Two other Turandots of recent years reflect this shift.  Maria Guleghina has had her weight ups and downs, but her success seems in part to be based on statuesque appeal.  Of the divas mentioned above, only Dame Gwyneth Jones can be said to have evidenced the same.  Guleghina came to the role of Turandot somewhat late in her career, and the voice has suffered for it.  While still possessed of a warm middle of impressive volume, the high notes have become wiry and the chest notes weak.  Even more than Guleghina, Liese Lindstrom is something of a glamazon Turandot, one not possessed of a voice of significant girth but rather some thrust and an appropriately metallic timbre.  Hers is a lithe, visually striking Turandot, striking poses worthy of Erté.  But it is the voice that matters above all in this most cruel of parts, and one wonders how long Lindstrom's essentially lyrical instrument will hold out or whether it too, like Turandot's suitors, will be felled by her riddles.

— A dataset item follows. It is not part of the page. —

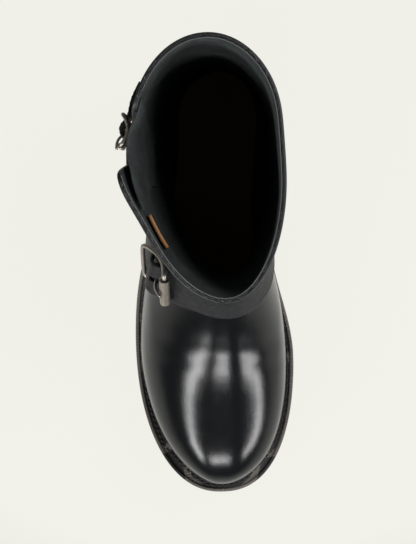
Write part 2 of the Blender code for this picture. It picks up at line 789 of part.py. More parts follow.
def add_strap(prefix, strap, tree, materials, collection, cutters):
    """The strap, the short strap that holds the buckle, and the buckle with its bar, roller and prong."""
    wrap = Wrap(tree, strap)
    frame = wrap.local()
    origin, along, across, outward = frame

    def at(distance, side, lift):
        return origin + along * distance + across * side + outward * lift

    chape = strap["chape"]
    end = strap["half_length"]
    half = strap["width"] / 2
    reach = half + strap["side_room"]
    corner = reach * 0.2
    rise = wrap.rise(frame, reach + strap["wire"], end)
    bar_lift = max(STRAP_EASE + chape + GAP + strap["bar"], rise + STRAP_EASE + strap["wire"])
    lowest, _ = wrap.heights(frame, 0.0, half)
    over = bar_lift + strap["bar"] + chape + UNDER_EASE - lowest
    thick = strap["thick"]
    _, front_leather = wrap.heights(frame, end, half)
    _, back_leather = wrap.heights(frame, -end, half)
    under = thick + UNDER_EASE
    above_chape = chape + UNDER_EASE + STRAP_EASE
    needed = under + max(STRAP_EASE + front_leather + strap["roller"], above_chape + back_leather + strap["wire"])
    end_height = max(bar_lift + strap["end_lift"], needed)
    under_roller = end_height - strap["roller"] - under - front_leather
    under_end = end_height - strap["wire"] - under - back_leather
    far = wrap.distance_at(strap["far_angle"])
    tip = wrap.distance_at(strap["tip_angle"])
    anchor = wrap.distance_at(strap["anchor_angle"])
    stops = np.array([-2.2, -1.3, -0.76, -0.26, 0.14, 0.74, 1.25, 1.9]) * end
    lifts = np.array([above_chape, under_end, under_end, over, over, under_roller, under_roller, STRAP_EASE])
    distances = np.arange(tip, far, STRAP_STEP)
    distances = np.append(distances, far)
    sections = []
    for distance in distances:
        lift = np.interp(distance, stops, lifts)
        nose = math.sqrt(min(1.0, max(0.08, (distance - tip) / (half * 0.9))))
        sections.append(wrap.section(distance, half * nose, float(lift), thick))
    made = loft(f"{prefix}_strap", sections, materials["strap"], collection)
    slot = box_cutter(
        f"{prefix}_strap_slot",
        frame,
        (-0.04 * end, -1.6 * strap["prong"], STRAP_EASE),
        (0.62 * end, 1.6 * strap["prong"], over * 3),
        cutters,
    )
    cut(made, slot)

    loop_from = -0.45 * end
    sections = []
    for distance in np.append(np.arange(anchor, loop_from, STRAP_STEP), loop_from):
        sections.append(wrap.section(distance, half * 0.9, STRAP_EASE, chape))
    turns = np.linspace(-0.5 * math.pi, 0.55 * math.pi, 8)
    radius = strap["bar"] + GAP
    for turn in turns:
        ring = []
        for distance in (radius + chape, radius):
            shares = (-1, -0.5, 0, 0.5, 1) if distance > radius else (1, 0.5, 0, -0.5, -1)
            ahead = math.cos(turn) * distance
            height = bar_lift + math.sin(turn) * distance
            ring.extend(at(ahead, share * half * 0.9, height) for share in shares)
        sections.append(ring)
    made = loft(f"{prefix}_chape", sections, materials["strap"], collection)
    slot = box_cutter(
        f"{prefix}_chape_slot",
        frame,
        (-0.2 * end, -1.6 * strap["prong"], bar_lift),
        (0.5 * end, 1.6 * strap["prong"], over * 2),
        cutters,
    )
    cut(made, slot)

    loop = []
    for centre_s, centre_y, start in ((1, 1, 0), (-1, 1, 90), (-1, -1, 180), (1, -1, 270)):
        for turn in np.radians(start + np.array([0, 30, 60, 90])):
            s_place = centre_s * (end - corner) + corner * math.cos(turn)
            y_place = centre_y * (reach - corner) + corner * math.sin(turn)
            loop.append((s_place, y_place))
    dense = []
    for first, second in zip(loop, loop[1:] + loop[:1]):
        count = 4 if abs(first[0] - second[0]) > end else 1
        for share in np.arange(count) / count:
            dense.append([first[i] + (second[i] - first[i]) * share for i in range(2)])
    lifted = end_height - bar_lift
    points = [at(s, y, bar_lift + lifted * min(1, (s / end) ** 2)) for s, y in dense]
    wire(f"{prefix}_buckle", points, strap["wire"], materials["metal"], collection, cyclic=True)
    bar_end = reach - strap["wire"] - GAP
    wire(
        f"{prefix}_bar",
        [at(0, -bar_end, bar_lift), at(0, bar_end, bar_lift)],
        strap["bar"],
        materials["metal"],
        collection,
    )
    add_roller(f"{prefix}_roller", strap, at, end, end_height, reach - corner - 2 * GAP, materials, collection)
    top = end_height + strap["roller"] + strap["prong"] + GAP
    lean = bar_lift + strap["bar"] + GAP + strap["prong"]
    prong = [
        at(-0.02 * end, 0, lean),
        at(0.16 * end, 0, lean + 0.16 * (top - lean)),
        at(0.40 * end, 0, lean + 0.62 * (top - lean)),
        at(0.66 * end, 0, top - 0.06 * (top - lean)),
        at(1.0 * end, 0, top),
        at(1.22 * end, 0, top - 0.08 * (top - lean)),
    ]
    wire(f"{prefix}_prong", prong, strap["prong"], materials["metal"], collection)


def add_roller(name, strap, at, end, height, length, materials, collection):
    """A tube turned round the buckle's front wire, with the gap kept inside it."""
    inner = strap["wire"] + GAP
    outer = max(strap["roller"], inner + 0.0004)
    centre = at(end, 0, height)
    axis = (at(end, 1, height) - centre).normalized()
    side = (at(end, 0, height + 1) - centre).normalized()
    maker = bmesh.new()
    profile = [(inner, -length), (outer, -length * 0.97), (outer, length * 0.97), (inner, length)]
    verts = [maker.verts.new(centre + side * reach + axis * place_at) for reach, place_at in profile]
    edges = [maker.edges.new((verts[i], verts[(i + 1) % 4])) for i in range(4)]
    bmesh.ops.spin(
        maker, geom=verts + edges, cent=centre, axis=axis, angle=math.tau, steps=16, use_merge=True
    )
    return add_object(name, finished(maker, name), materials["metal"], collection)


def add_gusset(materials, collection):
    """Thin leather behind the slit, bowed out between its edges."""
    lowest = CLOSED_FROM + (SLIT_ROW - 1.2) * (LAST_ROW - CLOSED_FROM) / CLOSED_ROWS
    maker = bmesh.new()
    grid = []
    for row in np.linspace(lowest, LAST_ROW - 0.07, 9):
        shares = column_shares(row)
        first, last = (shares[i] for i in SLIT_COLUMNS)
        places = np.linspace(first - GUSSET_BACK, last + GUSSET_FRONT, 22)
        points = place(row, places)
        slit_share = np.clip((places - first) / (last - first), 0, 1)
        bow = np.sin(slit_share * math.pi)
        open_share = np.clip((last - first) * COLUMNS / (SLIT_COLUMNS[1] - SLIT_COLUMNS[0]) - 0.2, 0, 1)
        depth = LEATHER + GUSSET_EASE + GUSSET / 2 - GUSSET_BULGE * bow * open_share
        depth = depth - GUSSET_FOLLOW * flap_height(row, places) * slit_share
        points = points + inward_normals(points) * depth[:, None]
        grid.append([maker.verts.new(point) for point in to_world(points)])
    for low, high in zip(grid, grid[1:]):
        for i in range(len(low) - 1):
            maker.faces.new((low[i], low[i + 1], high[i + 1], high[i]))
    made = add_object("gusset", finished(maker, "gusset"), materials["gusset"], collection)
    sheet = made.modifiers.new("thickness", "SOLIDIFY")
    sheet.thickness = GUSSET
    sheet.offset = 0
    return made


def clear_scene():
    for old in list(bpy.data.objects):
        bpy.data.objects.remove(old)


def make_materials():
    return {
        "leather": new_material("leather", (0.018, 0.019, 0.020), 0.36),
        "strap": new_material("strap_leather", (0.022, 0.022, 0.022), 0.55),
        "gusset": new_material("gusset_leather", (0.02, 0.021, 0.021), 0.6),
        "insole": new_material("insole_leather", (0.05, 0.035, 0.022), 0.7),
        "welt": new_material("welt_leather", (0.05, 0.045, 0.04), 0.6),
        "midsole": new_material("midsole_leather", (0.03, 0.028, 0.026), 0.6),
        "outsole": new_material("sole_rubber", (0.015, 0.015, 0.015), 0.7),
        "heel_stack": new_material("heel_leather", (0.02, 0.018, 0.016), 0.5),
        "heel_cap": new_material("heel_rubber", (0.015, 0.015, 0.015), 0.75),
        "metal": new_material("nickel", (0.6, 0.58, 0.55), 0.25, 1.0),
    }


def main():
    clear_scene()
    boot = new_collection("engineer_boot")
    materials = make_materials()
    rows = upper_rows()
    loop = feather_loop(rows)
    add_sole(materials, boot)
    add_welt(loop, materials, boot)
    add_insole(loop, materials, boot)
    add_upper(rows, loop, materials, boot)
    add_gusset(materials, boot)
    cutters = new_collection("cutters", hidden=True)
    tree = outer_tree(rows, loop)
    add_strap("top", COLLAR, tree, materials, boot, cutters)
    add_strap("instep", INSTEP, tree, materials, boot, cutters)


main()
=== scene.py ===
"""Engineer boot, right foot: the finish of its leather, sole, stitching and metal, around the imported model.

It is laid out as an add-on and run as a script. One operator builds each group of pieces.
"""
import math

import bmesh
import bpy
import numpy as np
from bpy.props import FloatProperty, FloatVectorProperty, IntProperty, PointerProperty
from mathutils import Matrix, Vector
from mathutils.bvhtree import BVHTree
from mathutils.kdtree import KDTree


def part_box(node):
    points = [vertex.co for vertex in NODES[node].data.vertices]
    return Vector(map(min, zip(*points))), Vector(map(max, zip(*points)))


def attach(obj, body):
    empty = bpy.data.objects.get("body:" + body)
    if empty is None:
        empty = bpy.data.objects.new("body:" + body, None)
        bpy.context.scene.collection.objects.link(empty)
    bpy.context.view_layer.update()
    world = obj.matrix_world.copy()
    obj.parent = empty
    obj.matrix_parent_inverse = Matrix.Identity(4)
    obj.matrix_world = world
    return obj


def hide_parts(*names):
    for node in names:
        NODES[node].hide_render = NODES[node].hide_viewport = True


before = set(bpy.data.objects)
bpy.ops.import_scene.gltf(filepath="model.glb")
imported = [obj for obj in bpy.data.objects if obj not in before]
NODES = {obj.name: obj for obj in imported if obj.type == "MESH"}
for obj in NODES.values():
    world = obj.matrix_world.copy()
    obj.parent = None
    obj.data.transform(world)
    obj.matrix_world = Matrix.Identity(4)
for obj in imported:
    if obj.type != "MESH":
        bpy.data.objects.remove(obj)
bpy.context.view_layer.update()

bl_info = {
    "name": "Engineer Boot",
    "version": (1, 0, 0),
    "blender": (4, 5, 0),
    "location": "View3D > Sidebar > Boot",
    "description": "Dresses an engineer boot with leather, stitching, a welted sole and nickel buckles",
    "category": "Object",
}

COLLAR_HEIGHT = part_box("upper")[1][2]
OUTER, INNER, EDGE = range(3)  # the upper's faces: leather, lining and cut edges

SAME_PLACE = 1e-5
SHARP_EDGE = math.radians(48)
CORNER = math.radians(42)

COLLAR_STITCH_INSET = 0.0046
STRAP_STITCH_INSETS = {"instep_strap": 0.0024, "top_strap": 0.0018}
RIM_HIGHLIGHT_RADIUS = 0.00042
TUBE_SIDES = 6

WELT_CHANNEL = 0.0040  # from the lip to the stitches
WELT_THREAD = 0.00062
WELT_NOTCH = 0.0021  # from one wheeled notch to the next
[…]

*The diligent opera aficionado will notice that the obvious diva, Madame Callas herself, is nowhere to be found in the pantheon above.  La Divina was a sublime artist, but one, in this reviewer's opinion, whose genius flowered in the more hothouse subtleties and dramatic exigencies of bel canto than Puccini's broadly drawn battle of wills.  A great Norma, Violetta, and Tosca, Callas was not the ideal Turandot, a role requiring something of the blunt impact of a 747 taking off.  Callas offered psychological complexity, to be sure but was somewhat lacking in more elemental qualities of power and thrust.